I bought the Belle tank last summer for €16 ($18), but the highest offers on Depop have exceeded €100 ($112.89), even skyrocketing up to €130 ($146.76) at times. I personally did not sell mine, because I do like it, but I bought it because it reminded me of the pajama shirts my mother would buy wholesale in Beijing for 5 RMB (€0.63, $0.71). Above it all, it felt wrong selling a top I bought for above its actual value, especially to a clueless child or teenager who actually believes in the supposed rarity and scarcity of these items.

Why do ‘Depop girls’ and ‘Brandy girls’ continue to do this, knowing it’s in bad taste? Many want to establish their status on the app as tastemakers, hoping that their success gained through the current momentum can lead to bigger and better things. And who bestrepresents this level of success? Bella McFadden, who has made €1.11 ($1.26) million off Depop.

Bella McFadden goes by the pseudonym of ‘Internet girl’ on Depop and on the internet; at the time of writing, she has accumulated 43,912 sales and 630,000 followers on Depop alone. As a casual viewer of McFadden’s YouTube channel, I have seen her receive more than a fair share of criticism towards her flippant thrift-store flipping practice.
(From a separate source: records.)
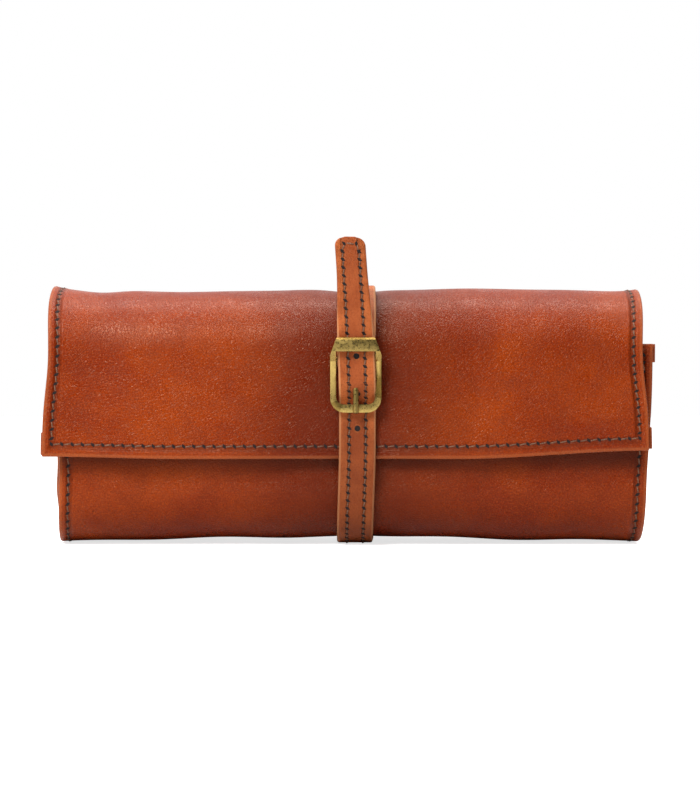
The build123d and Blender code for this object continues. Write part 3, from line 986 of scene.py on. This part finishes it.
# -------------------------------------------------------------------- the buckle
def build_buckle():
    """The solid parts in antique brass, with their edges rounded as a casting's are."""
    widths = {"buckle_frame": 0.7, "buckle_center_bar": 0.15, "buckle_prong": 0.35}
    for node, width in widths.items():
        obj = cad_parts[node]
        obj.data.materials.clear()
        obj.data.materials.append(BRASS)
        weld = obj.modifiers.new("weld", "WELD")
        weld.merge_threshold = 0.01 * MM
        bevel = obj.modifiers.new("bevel", "BEVEL")
        bevel.width = width * MM
        bevel.segments = 3
        bevel.limit_method = "ANGLE"
        bevel.angle_limit = math.radians(28)
        bevel.harden_normals = False
        for polygon in obj.data.polygons:
            polygon.use_smooth = True


# ------------------------------------------------------------- room, light, camera
def floor_paper():
    """White paper that keeps only the soft shadow close to the case."""
    n = Nodes("floor_paper")
    speck = n.noise(n.object, 3.0)
    tone = n.mix(n.ramp(speck, 0.3, 0.7), (0.75, 0.75, 0.75), (0.74, 0.74, 0.74))
    n.put(n.shader.inputs["Emission Color"], (1.0, 1.0, 1.0, 1.0))
    path = n.tree.nodes.new("ShaderNodeLightPath")
    n.put(n.shader.inputs["Emission Strength"], n.math("MULTIPLY", path.outputs["Is Camera Ray"], 0.72))
    return n.finish(tone, 0.9, n.bump(speck, 0.0001, 0.1))


def build_room():
    bpy.ops.mesh.primitive_plane_add(size=12.0, location=(0.0, 0.0, 0.0))
    floor = bpy.context.object
    floor.name = "floor"
    floor.data.materials.append(floor_paper())


def area_light(name, place, aim, size, power):
    data = bpy.data.lights.new(name, "AREA")
    data.shape = "RECTANGLE"
    data.size = size[0]
    data.size_y = size[1]
    data.energy = power
    lamp = bpy.data.objects.new(name, data)
    bpy.context.scene.collection.objects.link(lamp)
    lamp.location = place
    point_at(lamp, aim)


def point_at(obj, aim):
    direction = Vector(aim) - Vector(obj.location)
    obj.rotation_euler = direction.to_track_quat("-Z", "Y").to_euler()


def build_light():
    """A white room, bright above and behind the case and dim in front of it."""
    world = bpy.data.worlds.new("studio")
    bpy.context.scene.world = world
    world.use_nodes = True
    tree = world.node_tree
    back = tree.nodes["Background"]
    back.inputs[0].default_value = (1.0, 1.0, 1.0, 1.0)
    coord = tree.nodes.new("ShaderNodeTexCoord")
    tilt = tree.nodes.new("ShaderNodeVectorMath")
    tilt.operation = "DOT_PRODUCT"
    tilt.inputs[1].default_value = (-0.15, 0.45, 0.85)
    tree.links.new(coord.outputs["Generated"], tilt.inputs[0])
    shade = tree.nodes.new("ShaderNodeMapRange")
    shade.interpolation_type = "SMOOTHSTEP"
    for key, value in (("From Min", -0.3), ("From Max", 0.9), ("To Min", 0.10), ("To Max", 0.95)):
        shade.inputs[key].default_value = value
    tree.links.new(tilt.outputs["Value"], shade.inputs["Value"])
    seen = tree.nodes.new("ShaderNodeLightPath")
    strength = tree.nodes.new("ShaderNodeMath")
    strength.operation = "MAXIMUM"
    tree.links.new(shade.outputs["Result"], strength.inputs[0])
    tree.links.new(seen.outputs["Is Camera Ray"], strength.inputs[1])
    tree.links.new(strength.outputs[0], back.inputs[1])
    area_light("key", (-0.45, -0.75, 0.85), (0.0, 0.0, 0.06), (0.5, 0.4), 13.0)
    area_light("top", (0.0, 0.15, 1.1), (0.0, 0.0, 0.1), (1.2, 0.35), 11.5)


def build_view():
    settings = bpy.context.scene.view_settings
    settings.view_transform = "Standard"
    settings.look = "None"
    settings.exposure = 0.0


def build_camera():
    data = bpy.data.cameras.new("camera")
    data.sensor_fit = "HORIZONTAL"
    data.sensor_width = 36.0
    data.lens = 76.2
    data.clip_end = 50.0
    camera = bpy.data.objects.new("camera", data)
    bpy.context.scene.collection.objects.link(camera)
    camera.location = (2.3 * MM, -0.846, 80.0 * MM)
    camera.rotation_euler = (math.radians(90), 0.0, 0.0)
    bpy.context.scene.camera = camera


build_sheet()
build_edge_stitching()
build_facings()
build_pockets()
build_round_strap()
build_buckle_strap()
build_billet()
build_buckle()
build_room()
build_light()
build_view()
build_camera()
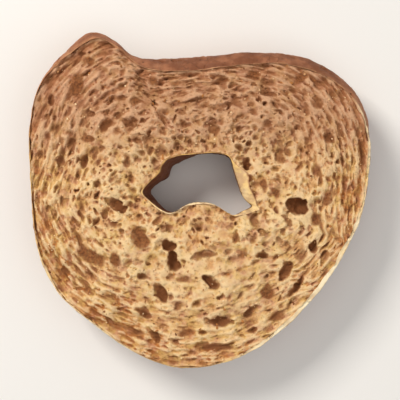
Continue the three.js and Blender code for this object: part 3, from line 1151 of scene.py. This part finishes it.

While McFadden does sell her finds at a marked up price, her prices remain a lot more affordable than her competitors on Depop. Her process includes upwards of three hours at each thrift store, flipping through every single item; for the style bundles she sells, she puts in the time to find and alter items that fit the buyer’s requirements and measurements. 

It is easy to criticize many of the sellers when they are blindly marking up prices, but there are still a lot of sellers who are picking out vintage treasures in the thrift store, and their time and expertise should be fairly factored into the pricing.

Some of the criticism moves beyond just the pricing, pointing out the ethics of people who could afford to shop retail and pay the full retail price. 

In fairness, no matter which side of the coin it lands on, the truth is thrift stores have too many clothes. They are overwhelmed by the number of clothing donations, many of which end up in a landfill. Goodwill has said that their garbage bills each month are into the millionsThe fashion industry is considered to be the second-largest polluter in the world, right behind the oil industry. Thrifting is, without a doubt, good for the sake of the environment.

While I do believe some of the criticism is fair, especially for people who essentially act as scalpers, marketing anything they can get their hands on for dirt cheap and selling them as ‘vintage’ for a steep price, I do not believe thrifting as a whole warrants criticism.

Like anything else, user accountability is key to a platform’s sustainability. This is a good thing people are doing; let’s hope we can keep it that way.